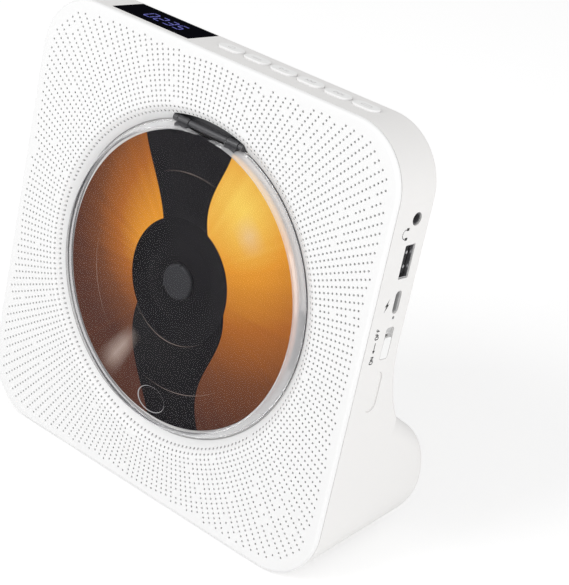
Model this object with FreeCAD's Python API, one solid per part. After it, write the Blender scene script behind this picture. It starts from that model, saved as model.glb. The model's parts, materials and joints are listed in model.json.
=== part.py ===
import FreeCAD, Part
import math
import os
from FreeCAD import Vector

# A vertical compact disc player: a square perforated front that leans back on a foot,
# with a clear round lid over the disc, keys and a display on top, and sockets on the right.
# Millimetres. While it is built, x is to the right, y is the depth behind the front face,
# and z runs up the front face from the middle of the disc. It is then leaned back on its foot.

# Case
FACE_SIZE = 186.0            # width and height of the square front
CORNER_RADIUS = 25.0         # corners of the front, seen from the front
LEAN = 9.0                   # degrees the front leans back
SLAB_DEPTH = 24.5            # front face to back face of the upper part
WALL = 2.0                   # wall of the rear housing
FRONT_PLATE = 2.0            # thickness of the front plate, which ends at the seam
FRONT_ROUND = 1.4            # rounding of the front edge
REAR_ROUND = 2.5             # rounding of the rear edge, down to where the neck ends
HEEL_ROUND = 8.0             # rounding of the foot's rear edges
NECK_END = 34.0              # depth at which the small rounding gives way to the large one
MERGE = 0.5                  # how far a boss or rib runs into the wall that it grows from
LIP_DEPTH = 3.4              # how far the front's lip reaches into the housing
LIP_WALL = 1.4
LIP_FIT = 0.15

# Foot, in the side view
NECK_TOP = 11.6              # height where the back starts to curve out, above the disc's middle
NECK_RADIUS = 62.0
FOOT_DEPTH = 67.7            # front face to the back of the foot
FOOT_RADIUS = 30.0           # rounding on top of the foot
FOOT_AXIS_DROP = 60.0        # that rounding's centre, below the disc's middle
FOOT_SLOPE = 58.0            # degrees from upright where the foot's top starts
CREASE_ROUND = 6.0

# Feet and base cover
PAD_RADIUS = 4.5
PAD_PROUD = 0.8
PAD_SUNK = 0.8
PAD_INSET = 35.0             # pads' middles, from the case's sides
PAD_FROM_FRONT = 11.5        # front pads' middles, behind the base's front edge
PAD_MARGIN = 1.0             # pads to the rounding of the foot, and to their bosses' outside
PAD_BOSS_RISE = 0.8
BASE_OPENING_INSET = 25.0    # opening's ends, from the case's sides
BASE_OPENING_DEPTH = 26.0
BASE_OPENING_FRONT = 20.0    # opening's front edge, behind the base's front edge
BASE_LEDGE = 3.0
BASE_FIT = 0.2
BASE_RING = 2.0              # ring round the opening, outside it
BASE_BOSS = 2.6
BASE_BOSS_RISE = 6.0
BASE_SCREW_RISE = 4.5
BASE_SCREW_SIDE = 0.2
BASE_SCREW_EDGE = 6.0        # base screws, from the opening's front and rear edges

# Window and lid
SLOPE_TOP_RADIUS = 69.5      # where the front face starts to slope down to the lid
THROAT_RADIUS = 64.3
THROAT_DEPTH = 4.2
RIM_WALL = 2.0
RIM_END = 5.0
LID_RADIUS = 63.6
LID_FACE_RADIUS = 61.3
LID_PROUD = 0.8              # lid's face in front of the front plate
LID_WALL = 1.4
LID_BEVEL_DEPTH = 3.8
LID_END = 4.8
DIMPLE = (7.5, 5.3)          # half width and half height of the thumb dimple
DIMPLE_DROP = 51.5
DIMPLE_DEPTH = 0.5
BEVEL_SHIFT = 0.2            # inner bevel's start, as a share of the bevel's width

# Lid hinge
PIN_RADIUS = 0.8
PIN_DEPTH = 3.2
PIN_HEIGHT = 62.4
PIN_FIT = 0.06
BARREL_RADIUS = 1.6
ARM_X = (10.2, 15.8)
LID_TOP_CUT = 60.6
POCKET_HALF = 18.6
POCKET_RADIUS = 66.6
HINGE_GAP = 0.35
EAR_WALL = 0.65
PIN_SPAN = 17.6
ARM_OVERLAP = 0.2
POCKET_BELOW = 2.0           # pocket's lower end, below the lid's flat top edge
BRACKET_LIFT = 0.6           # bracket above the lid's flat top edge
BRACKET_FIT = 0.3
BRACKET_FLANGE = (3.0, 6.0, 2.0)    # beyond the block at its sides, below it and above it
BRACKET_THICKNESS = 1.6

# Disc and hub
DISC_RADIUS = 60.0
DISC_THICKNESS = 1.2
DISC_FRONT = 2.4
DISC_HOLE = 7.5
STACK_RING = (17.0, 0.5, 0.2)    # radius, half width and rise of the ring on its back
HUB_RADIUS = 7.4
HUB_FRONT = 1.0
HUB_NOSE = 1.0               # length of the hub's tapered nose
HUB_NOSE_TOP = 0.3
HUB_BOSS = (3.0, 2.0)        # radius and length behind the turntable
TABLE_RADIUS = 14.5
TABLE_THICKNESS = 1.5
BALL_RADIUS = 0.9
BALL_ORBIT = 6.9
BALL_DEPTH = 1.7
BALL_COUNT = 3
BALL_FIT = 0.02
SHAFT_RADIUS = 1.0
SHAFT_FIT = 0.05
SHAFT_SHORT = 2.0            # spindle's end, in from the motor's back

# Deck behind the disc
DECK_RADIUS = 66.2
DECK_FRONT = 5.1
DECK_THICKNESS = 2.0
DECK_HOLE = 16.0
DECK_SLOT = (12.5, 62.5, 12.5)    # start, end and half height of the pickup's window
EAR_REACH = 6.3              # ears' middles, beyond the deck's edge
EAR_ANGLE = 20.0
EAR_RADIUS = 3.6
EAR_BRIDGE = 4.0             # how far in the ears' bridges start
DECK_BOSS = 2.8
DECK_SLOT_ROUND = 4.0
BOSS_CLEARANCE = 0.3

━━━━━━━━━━

▶ [WHAT IS BEING ASKED]: Repeat the preceding lines exactly, please, every one of them.

▶ [EXERCISE OUTPUT]:
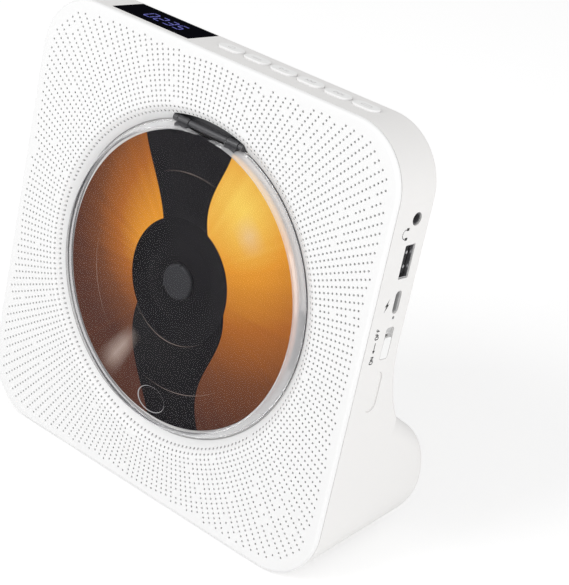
Model this object with FreeCAD's Python API, one solid per part. After it, write the Blender scene script behind this picture. It starts from that model, saved as model.glb. The model's parts, materials and joints are listed in model.json.
=== part.py ===
import FreeCAD, Part
import math
import os
from FreeCAD import Vector

# A vertical compact disc player: a square perforated front that leans back on a foot,
# with a clear round lid over the disc, keys and a display on top, and sockets on the right.
# Millimetres. While it is built, x is to the right, y is the depth behind the front face,
# and z runs up the front face from the middle of the disc. It is then leaned back on its foot.

# Case
FACE_SIZE = 186.0            # width and height of the square front
CORNER_RADIUS = 25.0         # corners of the front, seen from the front
LEAN = 9.0                   # degrees the front leans back
SLAB_DEPTH = 24.5            # front face to back face of the upper part
WALL = 2.0                   # wall of the rear housing
FRONT_PLATE = 2.0            # thickness of the front plate, which ends at the seam
FRONT_ROUND = 1.4            # rounding of the front edge
REAR_ROUND = 2.5             # rounding of the rear edge, down to where the neck ends
HEEL_ROUND = 8.0             # rounding of the foot's rear edges
NECK_END = 34.0              # depth at which the small rounding gives way to the large one
MERGE = 0.5                  # how far a boss or rib runs into the wall that it grows from
LIP_DEPTH = 3.4              # how far the front's lip reaches into the housing
LIP_WALL = 1.4
LIP_FIT = 0.15

# Foot, in the side view
NECK_TOP = 11.6              # height where the back starts to curve out, above the disc's middle
NECK_RADIUS = 62.0
FOOT_DEPTH = 67.7            # front face to the back of the foot
FOOT_RADIUS = 30.0           # rounding on top of the foot
FOOT_AXIS_DROP = 60.0        # that rounding's centre, below the disc's middle
FOOT_SLOPE = 58.0            # degrees from upright where the foot's top starts
CREASE_ROUND = 6.0

# Feet and base cover
PAD_RADIUS = 4.5
PAD_PROUD = 0.8
PAD_SUNK = 0.8
PAD_INSET = 35.0             # pads' middles, from the case's sides
PAD_FROM_FRONT = 11.5        # front pads' middles, behind the base's front edge
PAD_MARGIN = 1.0             # pads to the rounding of the foot, and to their bosses' outside
PAD_BOSS_RISE = 0.8
BASE_OPENING_INSET = 25.0    # opening's ends, from the case's sides
BASE_OPENING_DEPTH = 26.0
BASE_OPENING_FRONT = 20.0    # opening's front edge, behind the base's front edge
BASE_LEDGE = 3.0
BASE_FIT = 0.2
BASE_RING = 2.0              # ring round the opening, outside it
BASE_BOSS = 2.6
BASE_BOSS_RISE = 6.0
BASE_SCREW_RISE = 4.5
BASE_SCREW_SIDE = 0.2
BASE_SCREW_EDGE = 6.0        # base screws, from the opening's front and rear edges

# Window and lid
SLOPE_TOP_RADIUS = 69.5      # where the front face starts to slope down to the lid
THROAT_RADIUS = 64.3
THROAT_DEPTH = 4.2
RIM_WALL = 2.0
RIM_END = 5.0
LID_RADIUS = 63.6
LID_FACE_RADIUS = 61.3
LID_PROUD = 0.8              # lid's face in front of the front plate
LID_WALL = 1.4
LID_BEVEL_DEPTH = 3.8
LID_END = 4.8
DIMPLE = (7.5, 5.3)          # half width and half height of the thumb dimple
DIMPLE_DROP = 51.5
DIMPLE_DEPTH = 0.5
BEVEL_SHIFT = 0.2            # inner bevel's start, as a share of the bevel's width

# Lid hinge
PIN_RADIUS = 0.8
PIN_DEPTH = 3.2
PIN_HEIGHT = 62.4
PIN_FIT = 0.06
BARREL_RADIUS = 1.6
ARM_X = (10.2, 15.8)
LID_TOP_CUT = 60.6
POCKET_HALF = 18.6
POCKET_RADIUS = 66.6
HINGE_GAP = 0.35
EAR_WALL = 0.65
PIN_SPAN = 17.6
ARM_OVERLAP = 0.2
POCKET_BELOW = 2.0           # pocket's lower end, below the lid's flat top edge
BRACKET_LIFT = 0.6           # bracket above the lid's flat top edge
BRACKET_FIT = 0.3
BRACKET_FLANGE = (3.0, 6.0, 2.0)    # beyond the block at its sides, below it and above it
BRACKET_THICKNESS = 1.6

# Disc and hub
DISC_RADIUS = 60.0
DISC_THICKNESS = 1.2
DISC_FRONT = 2.4
DISC_HOLE = 7.5
STACK_RING = (17.0, 0.5, 0.2)    # radius, half width and rise of the ring on its back
HUB_RADIUS = 7.4
HUB_FRONT = 1.0
HUB_NOSE = 1.0               # length of the hub's tapered nose
HUB_NOSE_TOP = 0.3
HUB_BOSS = (3.0, 2.0)        # radius and length behind the turntable
TABLE_RADIUS = 14.5
TABLE_THICKNESS = 1.5
BALL_RADIUS = 0.9
BALL_ORBIT = 6.9
BALL_DEPTH = 1.7
BALL_COUNT = 3
BALL_FIT = 0.02
SHAFT_RADIUS = 1.0
SHAFT_FIT = 0.05
SHAFT_SHORT = 2.0            # spindle's end, in from the motor's back

# Deck behind the disc
DECK_RADIUS = 66.2
DECK_FRONT = 5.1
DECK_THICKNESS = 2.0
DECK_HOLE = 16.0
DECK_SLOT = (12.5, 62.5, 12.5)    # start, end and half height of the pickup's window
EAR_REACH = 6.3              # ears' middles, beyond the deck's edge
EAR_ANGLE = 20.0
EAR_RADIUS = 3.6
EAR_BRIDGE = 4.0             # how far in the ears' bridges start
DECK_BOSS = 2.8
DECK_SLOT_ROUND = 4.0
BOSS_CLEARANCE = 0.3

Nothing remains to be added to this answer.